District to offer new AP program

Sophomores get enrollment opportunity with college-applicable credit

Graphic by Dymtro Guzhva

Graphic by Dymtro Guzhva

By Kansas Gibler

Advanced students will see more opportunities to be challenged next school year.

This fall, USD 497 will introduce AP Capstone, a program formulated by the College Board to support students by assisting them with Advanced Placement skills.

“It is an attempt to bring some AP students’ studies together to find a central path to unify research and composition,” English department chairman Michael Carriger said

Students must get a three or higher on at least six AP Exams (including the two Capstone Exams) to receive the AP Capstone Diploma. Alternatively, students can opt to take just the Capstone courses and receive an AP Seminar and Research Certificate at graduation.

Capstone is supposedly the College Board’s answer to International Baccalaureate (IB). For a long time, the IB program has led students into adulthood, equipping them with skills that colleges look for.

“IB has been around for decades and is established and is very effective and beneficial for a certain set of students,” Carriger said.

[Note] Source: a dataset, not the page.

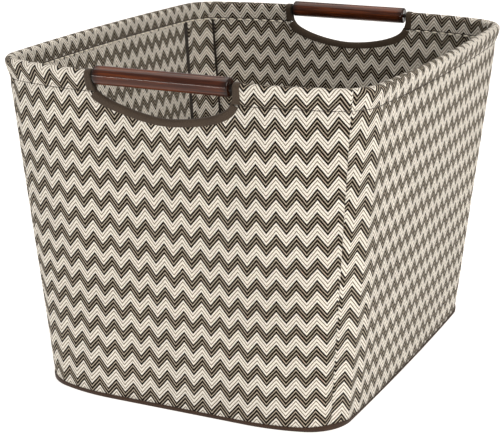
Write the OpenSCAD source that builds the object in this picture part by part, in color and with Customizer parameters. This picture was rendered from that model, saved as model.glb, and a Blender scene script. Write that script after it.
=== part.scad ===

Carriger, like several other high school teachers in the district, was put on a committee charged with investigating IB and how the district could go about implementing it.

“Initially we were looking at the possibility of implementing the International Baccalaureate,” school board member Rick Ingram said. “We investigated that for two years, [members of the board] actually visited one of the schools in Johnson County where they have [IB].”

Ingram had originally proposed the idea of implementing IB in the district. They soon determined IB would be extremely costly and would be have to be completely separate from the pre-existing AP curriculum.

“In the end, the committee who was investigating this recommended that these are both great programs but in fact AP Capstone is a little more consistent with what we do now, it’s a really good program, and we’d like to go in that direction,” Ingram said.

Besides consistency, money was a large issue when considering IB.

“The AP Capstone program is, for a district, much less expensive as there are no participation fees or registration fees paid by the district,” USD 497 director of teaching and learning Sarah Oatsvall said.

“The only expenses a district incurs to be a part of the program is the cost of the required professional development for teachers who will be teaching the AP Seminar and AP Research classes.”

After making the decision to implement Capstone, the district now has to deal with staffing and scheduling for the classes.

“We needed to figure out which teachers would be interested in teaching it,” Carriger said. “And who best brought the skills needed to teach it well.”

Currently, English teacher Kim O’Brien is set to teach the AP Seminar and AP Research classes for the next few years after attending training this summer.

“Ms. O’Brien is going to do a fantastic job,” Carriger said. “She’s interested in research, she’s interested in writing, she has a wonderful mind that is open to all sorts of issues and topics around the world.”